Вот характерный случай.
Однажды Молотов, Жемчужина и сопровождавший их Новик отправились в маленький ресторанчик — гастхаус.
Н. Новик: «Хозяин ресторанчика этого узнал В. М. Молотова. Хозяин этого гастхауса попросил В. М. Молотова написать несколько слов в книге почетных гостей. Ну, он так посоветовался со мной, ну я говорю: ничего такого, пожалуйста. Он написал несколько слов и расписался. Хозяин потом заявил, что он будет сам обслуживать этот столик. Это в честь большого такого важного гостя, каким является В. М. Молотов.
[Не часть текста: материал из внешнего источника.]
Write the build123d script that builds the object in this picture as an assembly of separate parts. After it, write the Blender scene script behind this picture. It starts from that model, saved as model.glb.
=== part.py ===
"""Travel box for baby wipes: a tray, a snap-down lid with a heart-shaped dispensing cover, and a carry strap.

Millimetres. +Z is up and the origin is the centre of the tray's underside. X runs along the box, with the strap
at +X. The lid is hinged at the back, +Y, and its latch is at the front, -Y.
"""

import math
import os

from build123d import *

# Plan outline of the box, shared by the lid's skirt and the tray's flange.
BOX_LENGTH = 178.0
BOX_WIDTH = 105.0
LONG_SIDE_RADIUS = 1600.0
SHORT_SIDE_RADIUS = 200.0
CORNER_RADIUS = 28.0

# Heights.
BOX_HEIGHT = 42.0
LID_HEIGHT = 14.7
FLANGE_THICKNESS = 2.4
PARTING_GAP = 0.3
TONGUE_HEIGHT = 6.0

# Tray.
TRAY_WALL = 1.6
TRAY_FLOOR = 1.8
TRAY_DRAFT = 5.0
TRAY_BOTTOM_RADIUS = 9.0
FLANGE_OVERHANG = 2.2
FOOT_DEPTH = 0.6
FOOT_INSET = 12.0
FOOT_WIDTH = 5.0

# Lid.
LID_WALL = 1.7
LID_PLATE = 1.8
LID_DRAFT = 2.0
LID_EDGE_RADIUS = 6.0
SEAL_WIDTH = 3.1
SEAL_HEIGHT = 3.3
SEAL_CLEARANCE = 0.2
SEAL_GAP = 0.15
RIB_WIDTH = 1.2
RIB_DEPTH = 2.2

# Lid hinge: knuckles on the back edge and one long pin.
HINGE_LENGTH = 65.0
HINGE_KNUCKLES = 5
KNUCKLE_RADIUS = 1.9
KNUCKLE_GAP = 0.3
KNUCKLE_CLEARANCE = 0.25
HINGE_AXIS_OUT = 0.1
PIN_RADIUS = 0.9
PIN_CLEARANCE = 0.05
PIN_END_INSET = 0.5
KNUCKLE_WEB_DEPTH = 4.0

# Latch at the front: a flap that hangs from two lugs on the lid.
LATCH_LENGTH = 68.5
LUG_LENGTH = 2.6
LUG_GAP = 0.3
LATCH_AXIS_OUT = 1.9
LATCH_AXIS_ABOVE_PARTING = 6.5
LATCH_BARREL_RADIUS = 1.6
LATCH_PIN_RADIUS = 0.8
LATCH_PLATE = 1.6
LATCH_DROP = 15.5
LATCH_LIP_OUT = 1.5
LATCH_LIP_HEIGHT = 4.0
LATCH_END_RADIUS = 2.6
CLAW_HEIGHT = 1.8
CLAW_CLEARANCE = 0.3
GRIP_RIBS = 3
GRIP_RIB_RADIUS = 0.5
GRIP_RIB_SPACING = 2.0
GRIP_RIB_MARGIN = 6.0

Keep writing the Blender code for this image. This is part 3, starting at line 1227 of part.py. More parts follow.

Сам обслужил, когда закончили трапезу, он категорически отказался от оплаты и проводил нас до машины».
Проблемой для Николая Новика была и многолетняя привычка Молотова к ежедневным длительным пешим прогулкам. В 1960-м ему исполнилось семьдесят, но здоровьем он обладал очень хорошим. Сорокалетний Новик еле поспевал за человеком старше его на тридцать лет. Постепенно они начали общаться на самые разные темы.
Но было несколько моментов, когда Молотов давал понять, что человек с его опытом до конца не верит никому, тем более резиденту.
Н. Новик: «Когда он один раз у меня спросил: вы записывающий аппарат не взяли? Я говорю: нет. Вот так вот развернул пиджак. А почему не взяли? Я говорю: мы просто беседуем, вот и все. Я на самом деле никаких заданий не имел, кроме охраны, и поэтому никаких отчетов не писал».